Bu şüpheleri destekleyen bir diğer nokta ise, Michael Rubin'in daha önce yaptığı provokatif açıklamalar. Rubin, Türkiye'nin NATO üyeliğinin olası bir Türkiye-İsrail geriliminde zorluk yaratacağını ve İsrail'in Akkuyu Nükleer Santrali'ni vurabileceğini iddia etmişti. Bu tür açıklamalar, Akkuyu üzerindeki baskıyı artırırken, Rosatom'un hisse satış kararı ile birleşince, akıllara çeşitli komplo teorilerini getiriyor.

Türkiye Ne Yapmalı?

Akkuyu Nükleer Santrali, Türkiye'nin enerji bağımsızlığı için kritik bir öneme sahip. Bu nedenle, santralin güvenliği ve geleceği konusunda titizlikle hareket etmek gerekiyor.

  • Hükümetin, Rosatom'un hisse satış kararının arkasındaki nedenleri derinlemesine araştırması,
  • Uluslararası alanda Akkuyu'ya yönelik yürütülen kampanyalara karşı etkili bir şekilde mücadele etmesi,
  • Santralin güvenliğini en üst düzeye çıkaracak önlemler alması büyük önem taşıyor.

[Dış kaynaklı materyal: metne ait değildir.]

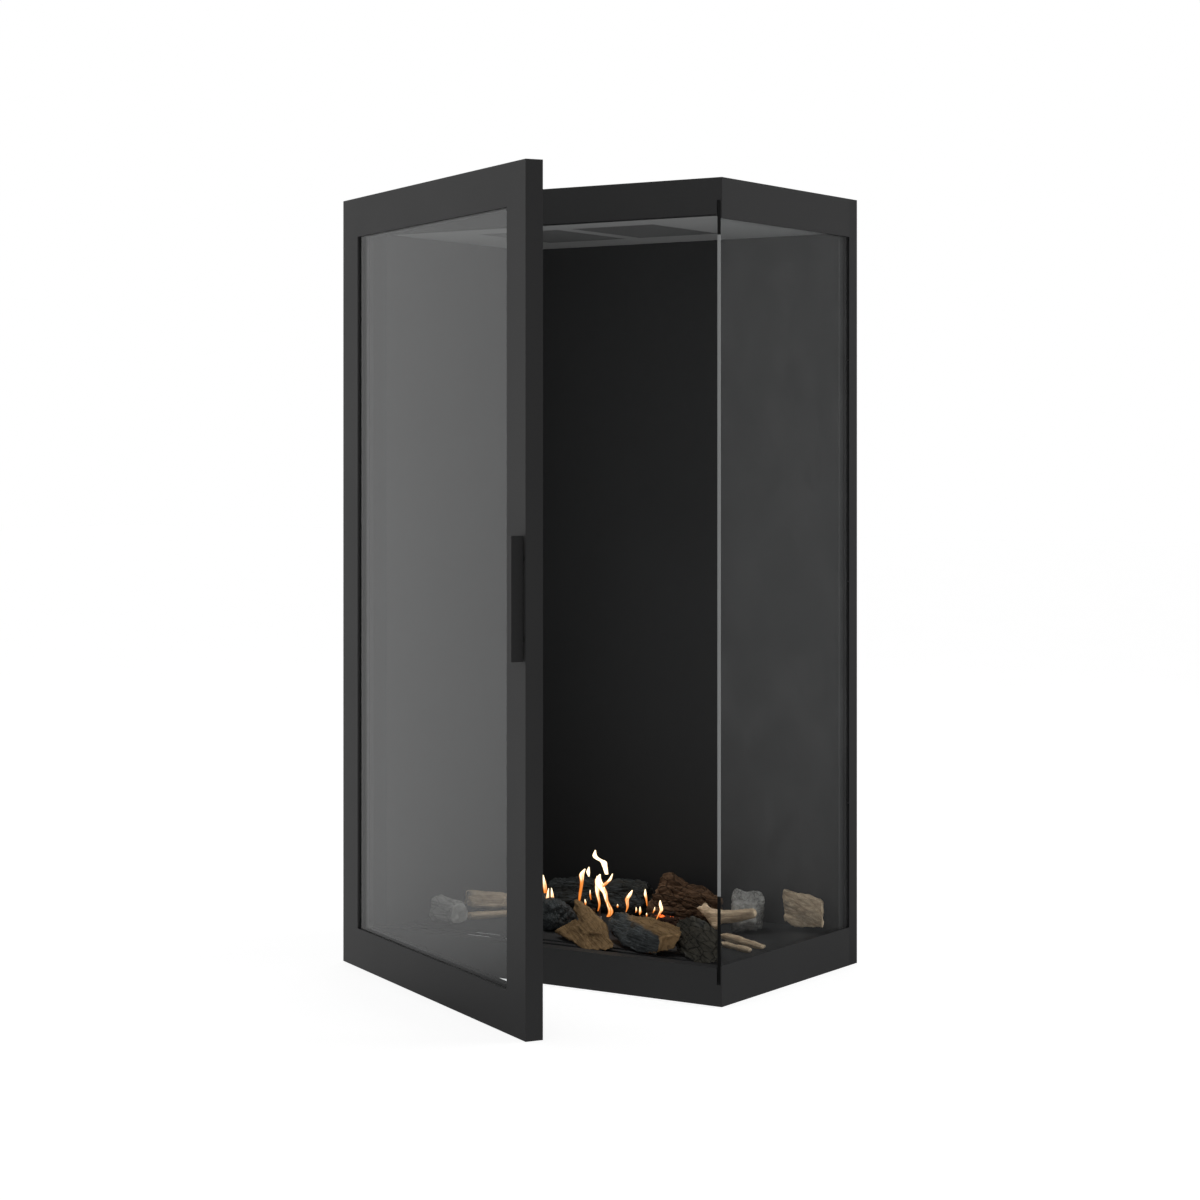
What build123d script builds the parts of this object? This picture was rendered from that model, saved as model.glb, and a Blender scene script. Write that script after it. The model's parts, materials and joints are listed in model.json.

Akkuyu Nükleer Santrali'ndeki hisse satışı kararı, Türkiye'nin enerji politikaları ve bölgesel güvenlik dinamikleri açısından önemli bir dönüm noktası olabilir. Bu süreçte, Türkiye'nin milli çıkarlarını koruyacak şekilde hareket etmesi ve olası tehditlere karşı hazırlıklı olması gerekiyor.